A pesquisadora Melayne Macedo, do Observatório do Trabalho e Políticas Sociais do RN, acredita que investir na formação desses jovens é investir em transformação social. “Qualquer jovem no mercado de trabalho traz uma possibilidade de inovação e de construir novos olhares. A gente está em um mercado de trabalho muito adoecido e adoecedor das pessoas. Ter um jovem que já viveu uma experiência difícil da privação de liberdade pode agregar com outras possibilidades de superação que ele traz de maturidade que, às vezes, um jovem que não passou pelo sistema socioeducativo, tem”, analisa.

Foto: Rangel Pontes
Além da qualificação ofertada, o Senac RN também atua para conectar os alunos certificados ao mercado com o Senac Carreiras. Ele capta vagas de emprego e fortalece o vínculo entre capacitação e inserção profissional.
“Como diz o presidente da Fecomércio, Marcelo Queiroz, o Senac não cumpre sua missão apenas qualificando com excelência.
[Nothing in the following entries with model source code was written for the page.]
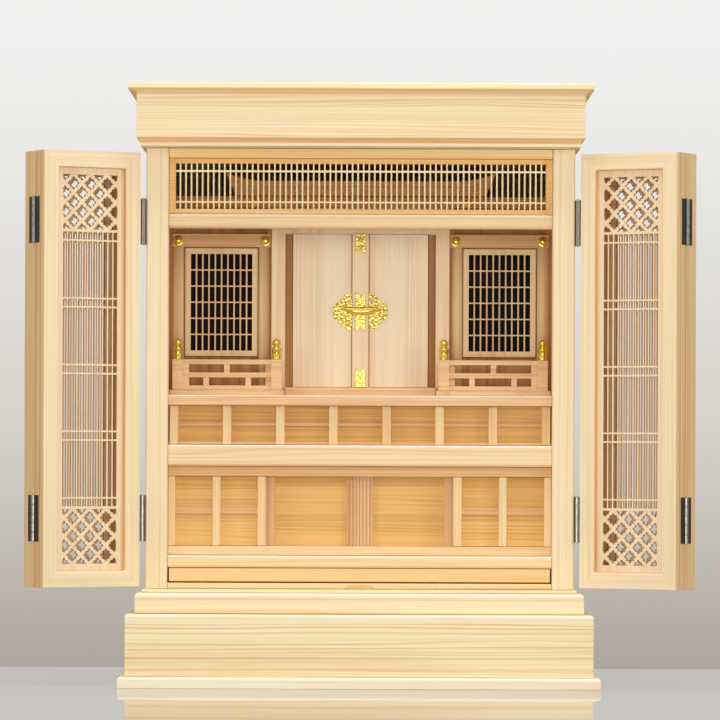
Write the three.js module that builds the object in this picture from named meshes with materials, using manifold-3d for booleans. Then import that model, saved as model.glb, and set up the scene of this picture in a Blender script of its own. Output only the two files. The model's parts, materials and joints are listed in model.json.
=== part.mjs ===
// Household altar cabinet of planed softwood, 600 mm high, with two pairs of folding lattice doors.
// Millimetres, +Z up, +X to the right of someone facing the cabinet, front towards -Y.
// The origin is the middle of the foot board's underside.

import * as THREE from 'three';
import { mergeVertices } from 'three/addons/utils/BufferGeometryUtils.js';
import Module from 'manifold-3d';

const wasm = await Module();
wasm.setup();

// ---------------------------------------------------------------- driving dimensions

const GAP = 0.3;              // glue line or play between neighbouring pieces
const FRONT = -126;           // front plane of the stiles
const BACK = 174;             // back plane of the body
const OUTER = 214.5;          // half the body's width
const INNER = 192.3;          // half the clear width between the stiles
const STILE = OUTER - INNER;  // width and depth of a stile
const WALL = 9;               // side panels
const BACK_WALL = 6;          // back panel

// heights of the stack, from the table up
const FOOT_TOP = 11.3;
const PLINTH_TOP = 73.3;
const MOULDING_TOP = 94.2;
const FILLET_TOP = 97.3;
const BOTTOM_TOP = 103.2;
const TRAY_TOP = 118.3;
const LOWER_SHELF_TOP = 130.6;
const CUPBOARD_SILL_TOP = 139.8;
const CUPBOARD_HEAD = 210;    // underside of the rail over the cupboard
const MIDDLE_SHELF = { bottom: 220.3, top: 241.4 };
const UPPER_SHELF = { bottom: 280.8, top: 291.2 };
const LINTEL = { bottom: 458.4, top: 472.4 };
const BODY_TOP = 538;
const CROWN_TOP = 600.8;

// how far the crown and base stand out from the stiles, at the front
const FOOT_OUT = 49;
const PLINTH_OUT = 42;
const MOULDING_OUT = 33;
const FILLET_OUT = 25;
const FASCIA_OUT = 34.5;
const SLAB_SET = 8.1;         // of the top slab beyond the fascia
const FILLET_SET = 4;         // of the fascia beyond the fillet below it

// folding doors: each leaf is measured from the hinge on the cabinet's corner
const DOOR_OPEN = 151;        // degrees that the doors stand open
const DOOR_MIDDLE = 316;      // height of a leaf's middle
const LEAF = { width: 106.5, height: 433.6, thickness: 22, stile: 16.7, rail: 17 };
const LEAF_START = 2.7;       // from the hinge's axis to the leaf's edge
const FOLD_GAP = 1;           // between the two leaves of a pair, folded or flat
const HINGE = { x: 217.2, y: FRONT - GAP, radius: 2.1, length: 46, plate: 10, spread: 296.5 };

// lattices: slat width, and the openings between the slats
const SLAT = 2.2;
const DOOR_LATTICE = {
  width: 59.6, gaps: 11, field: 66.2, bar: 8.7, thickness: 6, setBack: 5.5, tongue: 2,
};
const FLOWER_PANEL = { bottom: 139.1, top: 193.4, step: 9, half: 7.4 };
const TRANSOM = { bottom: LINTEL.top, top: 528.2, frame: 5, halfOpening: 185.3, gaps: 67 };

// the shrines on the upper shelf
const SHRINE_FRONT = FRONT + 56;
const SHRINE_DOOR = { edge: 0.3, hinge: 68.7, thickness: 7, strip: 8.1, bottom: 299.9, top: 454.9 };
const SIDE_FRONT = FRONT + 62;
const SIDE = { inner: 97.8, outer: 185, pillar: 5.75, top: 455.1, floor: 296.4 };
const RAILING_FRONT = FRONT + 34;

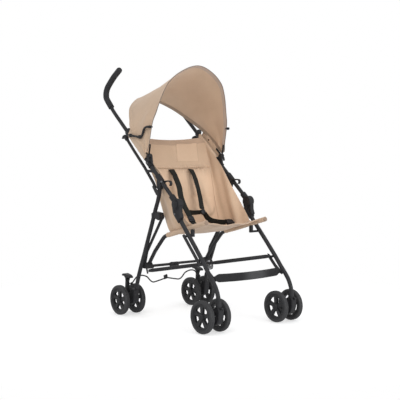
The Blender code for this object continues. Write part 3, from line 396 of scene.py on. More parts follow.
def clothFinish(name, light, dark, seams=False):
    # plain weave along the sheet's own uv map, mottled a little like dyed polyester
    made, tree, shader, spot = newFinish(name, clothUv=True)
    weave = mathNode(tree, 'MULTIPLY', *(waveNode(tree, spot, way, 0.0018, 0.25) for way in ('X', 'Y')))
    mottle = noiseNode(tree, spot, 11.0, 4.0, 0.55)
    slub = noiseNode(tree, spot, 420.0, 2.0)
    tone = mathNode(tree, 'ADD', mathNode(tree, 'MULTIPLY', mottle, 0.72), mathNode(tree, 'MULTIPLY', slub, 0.28))
    # painted shade: the valleys between the threads are painted darker
    weaveShade = rampNode(tree, weave, ((0.0, (0.80, 0.78, 0.76)), (0.5, (1.0, 1.0, 1.0))))
    dyed = mixNode(tree, rampNode(tree, tone, ((0.36, dark), (0.64, light))), weaveShade, 0.35, 'MULTIPLY')
    if seams:
        # the mesh's own values: stitching lines and painted shade in seams, gathers and creases dark; painted light on
        # the lower back and wings, and the paler patch, pale
        stitchShadingNode = addNode(tree, 'Attribute')
        stitchShadingNode.attribute_name = "seam"
        stops = ((0.0, (1.20, 1.20, 1.20)), (0.30, (0.96, 0.96, 0.96)), (1.0, (0.42, 0.36, 0.32)))
        dyed = mixNode(tree, dyed, rampNode(tree, stitchShadingNode.outputs['Fac'], stops), 1.0, 'MULTIPLY')
    crumple = bumpNode(tree, noiseNode(tree, spot, 34.0, 4.0, 0.6), 0.0016, 0.35)
    wire(tree, shader, {
        'Base Color': dyed,
        'Roughness': mapRange(tree, mottle, 0.82, 0.95),
        'Normal': bumpNode(tree, weave, 0.00022, 0.45, crumple),
        'Specular IOR Level': 0.25,
        'Sheen Weight': 0.18,
        'Sheen Roughness': 0.5,
    })
    return made


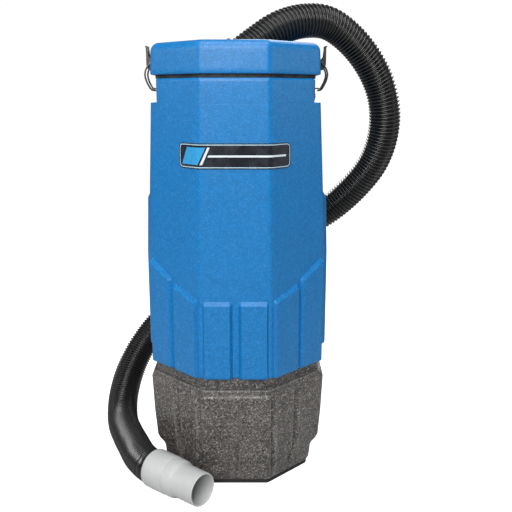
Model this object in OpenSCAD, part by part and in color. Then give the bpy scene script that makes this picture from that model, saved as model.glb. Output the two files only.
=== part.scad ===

Cumpre quando o jovem consegue se inserir no mercado ou se desenvolver. Essa é a verdadeira transformação”, conclui Leandro Trigueiro.
Outra iniciativa que busca fortalecer a empregabilidade desses jovens é o Programa Horizontes Potiguares, criado em 2024 pela Fundase. O projeto viabiliza a entrada de egressos do sistema socioeducativo no mercado formal de trabalho. No Rio Grande do Norte, dois jovens já foram contratados por uma empresa terceirizada por meio da ação. “A gente considera uma ação de muito sucesso, porque gerou subsídios para qualificar no pós medida, ao mesmo tempo em que a gente avançava na pauta da empregabilidade desses jovens. Foram egressos que tiveram desempenho laboral irrefutável, de altíssima qualidade”, disse o pedagogo da Fundase, Matheus Lucas.
Em cada certificado entregue, há mais do que uma história de superação: há a força de uma economia que se constrói com oportunidades. Ao transformar trajetórias individuais, iniciativas como essas também ajudam a transformar o futuro econômico do Rio Grande do Norte.